Your goal: Extract the lines that carry the string "bodies" from the listing.

Provided data:
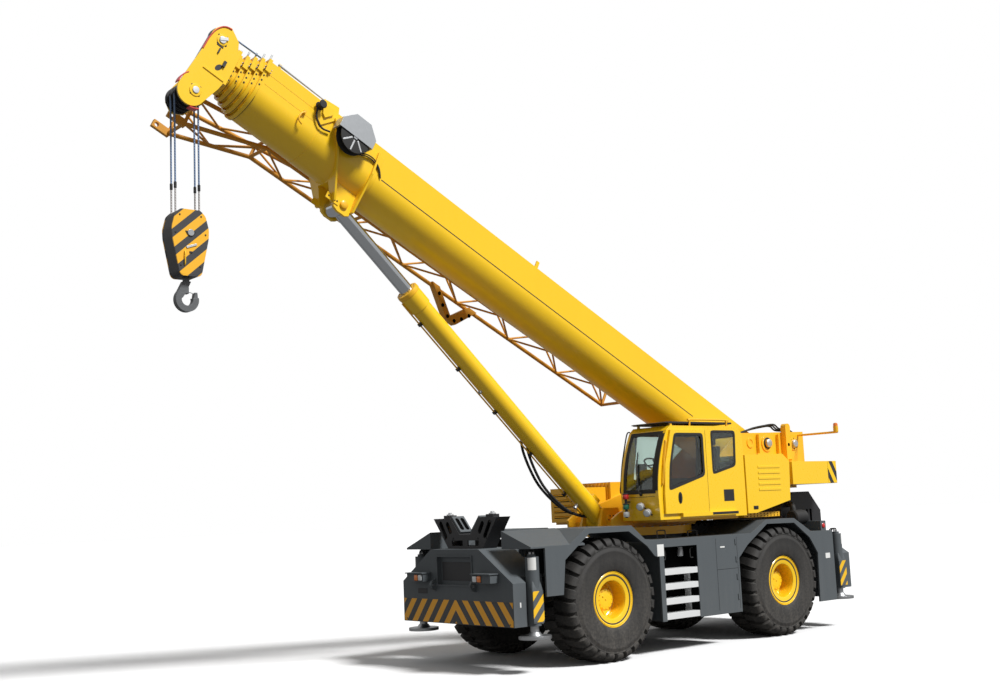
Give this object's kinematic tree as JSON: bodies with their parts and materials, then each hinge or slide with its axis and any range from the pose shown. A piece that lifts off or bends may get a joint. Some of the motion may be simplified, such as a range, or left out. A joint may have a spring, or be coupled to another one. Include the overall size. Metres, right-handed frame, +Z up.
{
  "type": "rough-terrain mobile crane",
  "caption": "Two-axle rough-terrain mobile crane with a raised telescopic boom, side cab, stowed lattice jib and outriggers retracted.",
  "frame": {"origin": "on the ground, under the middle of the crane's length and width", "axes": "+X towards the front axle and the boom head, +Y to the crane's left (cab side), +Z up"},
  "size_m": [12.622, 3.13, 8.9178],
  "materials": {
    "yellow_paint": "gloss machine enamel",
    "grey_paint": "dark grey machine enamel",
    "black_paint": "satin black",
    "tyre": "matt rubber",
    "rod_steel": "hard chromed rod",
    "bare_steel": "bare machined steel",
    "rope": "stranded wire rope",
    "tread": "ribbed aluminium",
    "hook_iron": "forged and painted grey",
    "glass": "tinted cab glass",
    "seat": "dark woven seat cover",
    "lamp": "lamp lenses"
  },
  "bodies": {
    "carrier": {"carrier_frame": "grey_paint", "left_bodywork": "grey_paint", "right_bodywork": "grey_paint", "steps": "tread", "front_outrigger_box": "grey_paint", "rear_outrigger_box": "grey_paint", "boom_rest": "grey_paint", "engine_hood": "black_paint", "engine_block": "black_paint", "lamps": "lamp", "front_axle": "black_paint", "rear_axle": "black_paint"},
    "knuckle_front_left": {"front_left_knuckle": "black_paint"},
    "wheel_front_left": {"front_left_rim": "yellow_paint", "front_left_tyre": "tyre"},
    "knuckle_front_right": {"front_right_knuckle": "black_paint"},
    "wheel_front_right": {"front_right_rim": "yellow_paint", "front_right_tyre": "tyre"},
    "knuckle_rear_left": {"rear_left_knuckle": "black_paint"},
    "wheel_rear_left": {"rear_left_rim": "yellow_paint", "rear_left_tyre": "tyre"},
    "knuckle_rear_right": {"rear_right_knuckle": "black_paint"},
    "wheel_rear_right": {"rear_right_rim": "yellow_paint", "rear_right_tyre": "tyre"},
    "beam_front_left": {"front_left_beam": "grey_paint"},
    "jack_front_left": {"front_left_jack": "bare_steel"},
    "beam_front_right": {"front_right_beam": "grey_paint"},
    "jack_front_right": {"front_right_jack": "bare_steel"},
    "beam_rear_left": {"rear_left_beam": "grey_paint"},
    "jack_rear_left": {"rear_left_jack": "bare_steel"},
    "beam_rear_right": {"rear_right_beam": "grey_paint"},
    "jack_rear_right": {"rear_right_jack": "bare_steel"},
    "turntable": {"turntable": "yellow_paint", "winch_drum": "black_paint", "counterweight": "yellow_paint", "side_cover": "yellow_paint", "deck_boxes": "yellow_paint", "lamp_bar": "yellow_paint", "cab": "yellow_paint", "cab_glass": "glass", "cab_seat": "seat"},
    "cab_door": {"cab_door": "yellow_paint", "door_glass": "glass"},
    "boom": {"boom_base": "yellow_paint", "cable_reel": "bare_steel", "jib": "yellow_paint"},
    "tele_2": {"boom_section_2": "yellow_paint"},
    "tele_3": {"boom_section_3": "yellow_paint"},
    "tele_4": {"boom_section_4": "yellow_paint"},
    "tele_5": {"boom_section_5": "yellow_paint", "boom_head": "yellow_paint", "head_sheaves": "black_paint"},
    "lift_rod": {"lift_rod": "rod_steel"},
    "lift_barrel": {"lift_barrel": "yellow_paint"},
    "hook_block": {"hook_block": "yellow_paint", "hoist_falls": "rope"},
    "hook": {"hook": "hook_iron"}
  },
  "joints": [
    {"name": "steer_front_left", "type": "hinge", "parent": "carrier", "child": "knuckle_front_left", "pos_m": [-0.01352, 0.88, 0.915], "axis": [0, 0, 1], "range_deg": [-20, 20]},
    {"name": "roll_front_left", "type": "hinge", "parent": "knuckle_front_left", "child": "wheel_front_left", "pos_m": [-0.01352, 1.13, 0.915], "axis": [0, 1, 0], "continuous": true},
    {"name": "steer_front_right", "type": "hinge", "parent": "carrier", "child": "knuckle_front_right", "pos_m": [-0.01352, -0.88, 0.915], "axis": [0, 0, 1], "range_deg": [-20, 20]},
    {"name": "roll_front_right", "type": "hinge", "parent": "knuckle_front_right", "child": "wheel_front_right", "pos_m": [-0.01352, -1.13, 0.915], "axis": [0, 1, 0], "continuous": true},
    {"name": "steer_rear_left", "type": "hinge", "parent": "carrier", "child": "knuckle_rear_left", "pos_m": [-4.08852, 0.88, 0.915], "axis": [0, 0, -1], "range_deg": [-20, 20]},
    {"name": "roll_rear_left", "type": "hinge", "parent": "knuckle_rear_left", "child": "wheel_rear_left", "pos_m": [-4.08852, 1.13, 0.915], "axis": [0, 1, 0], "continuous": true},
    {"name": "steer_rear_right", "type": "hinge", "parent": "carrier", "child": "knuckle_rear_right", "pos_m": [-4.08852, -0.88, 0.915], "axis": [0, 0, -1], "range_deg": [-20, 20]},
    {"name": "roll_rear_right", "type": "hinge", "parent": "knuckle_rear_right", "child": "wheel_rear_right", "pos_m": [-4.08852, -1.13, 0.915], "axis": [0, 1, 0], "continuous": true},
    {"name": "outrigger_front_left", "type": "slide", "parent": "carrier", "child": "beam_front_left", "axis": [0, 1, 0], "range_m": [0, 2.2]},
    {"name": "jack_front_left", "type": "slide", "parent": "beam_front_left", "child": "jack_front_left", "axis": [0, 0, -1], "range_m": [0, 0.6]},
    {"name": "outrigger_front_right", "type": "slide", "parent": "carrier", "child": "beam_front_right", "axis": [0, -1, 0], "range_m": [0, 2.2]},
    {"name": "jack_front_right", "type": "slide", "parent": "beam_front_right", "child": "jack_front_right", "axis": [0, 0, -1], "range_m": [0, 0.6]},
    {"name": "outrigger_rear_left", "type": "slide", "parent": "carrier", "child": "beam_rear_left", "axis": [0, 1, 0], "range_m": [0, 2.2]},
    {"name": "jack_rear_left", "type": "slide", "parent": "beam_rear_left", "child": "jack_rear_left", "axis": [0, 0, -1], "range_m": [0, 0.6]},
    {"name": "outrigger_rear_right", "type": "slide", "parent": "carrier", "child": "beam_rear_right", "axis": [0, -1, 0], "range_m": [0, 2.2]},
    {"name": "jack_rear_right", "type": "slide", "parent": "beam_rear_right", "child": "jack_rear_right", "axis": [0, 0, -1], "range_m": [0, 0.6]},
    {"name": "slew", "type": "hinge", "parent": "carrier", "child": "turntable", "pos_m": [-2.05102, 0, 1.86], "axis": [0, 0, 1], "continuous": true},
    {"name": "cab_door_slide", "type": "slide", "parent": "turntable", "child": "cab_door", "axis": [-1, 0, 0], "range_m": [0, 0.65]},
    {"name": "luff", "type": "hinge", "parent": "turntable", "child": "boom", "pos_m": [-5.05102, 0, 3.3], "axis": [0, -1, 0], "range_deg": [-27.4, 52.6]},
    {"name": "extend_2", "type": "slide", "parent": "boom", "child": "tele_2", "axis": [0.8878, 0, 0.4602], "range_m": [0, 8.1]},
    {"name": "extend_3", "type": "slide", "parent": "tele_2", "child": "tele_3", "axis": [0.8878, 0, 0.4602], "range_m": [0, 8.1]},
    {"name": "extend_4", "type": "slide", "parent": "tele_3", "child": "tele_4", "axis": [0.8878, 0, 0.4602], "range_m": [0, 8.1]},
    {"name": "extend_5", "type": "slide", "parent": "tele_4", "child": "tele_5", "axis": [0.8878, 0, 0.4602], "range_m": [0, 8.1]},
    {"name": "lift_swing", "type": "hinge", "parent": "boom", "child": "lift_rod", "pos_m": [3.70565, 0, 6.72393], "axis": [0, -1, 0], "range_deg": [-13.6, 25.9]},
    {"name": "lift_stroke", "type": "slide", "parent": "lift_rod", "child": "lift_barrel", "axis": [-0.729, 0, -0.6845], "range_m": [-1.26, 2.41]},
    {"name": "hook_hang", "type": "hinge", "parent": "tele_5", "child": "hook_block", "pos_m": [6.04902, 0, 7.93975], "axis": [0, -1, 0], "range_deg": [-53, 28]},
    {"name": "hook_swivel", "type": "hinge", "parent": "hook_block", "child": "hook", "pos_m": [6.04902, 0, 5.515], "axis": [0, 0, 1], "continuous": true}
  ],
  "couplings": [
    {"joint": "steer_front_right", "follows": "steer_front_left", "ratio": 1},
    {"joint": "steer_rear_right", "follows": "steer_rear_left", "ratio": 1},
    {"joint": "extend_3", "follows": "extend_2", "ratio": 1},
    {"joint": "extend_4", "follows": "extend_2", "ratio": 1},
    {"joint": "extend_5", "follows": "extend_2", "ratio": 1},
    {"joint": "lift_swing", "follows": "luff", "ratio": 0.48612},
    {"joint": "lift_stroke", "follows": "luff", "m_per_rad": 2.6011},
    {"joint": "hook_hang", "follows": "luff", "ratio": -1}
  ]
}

Result for this task:
Give this object's kinematic tree as JSON: bodies with their parts and materials, then each hinge or slide with its axis and any range from the pose shown. A piece that lifts off or bends may get a joint. Some of the motion may be simplified, such as a range, or left out. A joint may have a spring, or be coupled to another one. Include the overall size. Metres, right-handed frame, +Z up.
  "bodies": {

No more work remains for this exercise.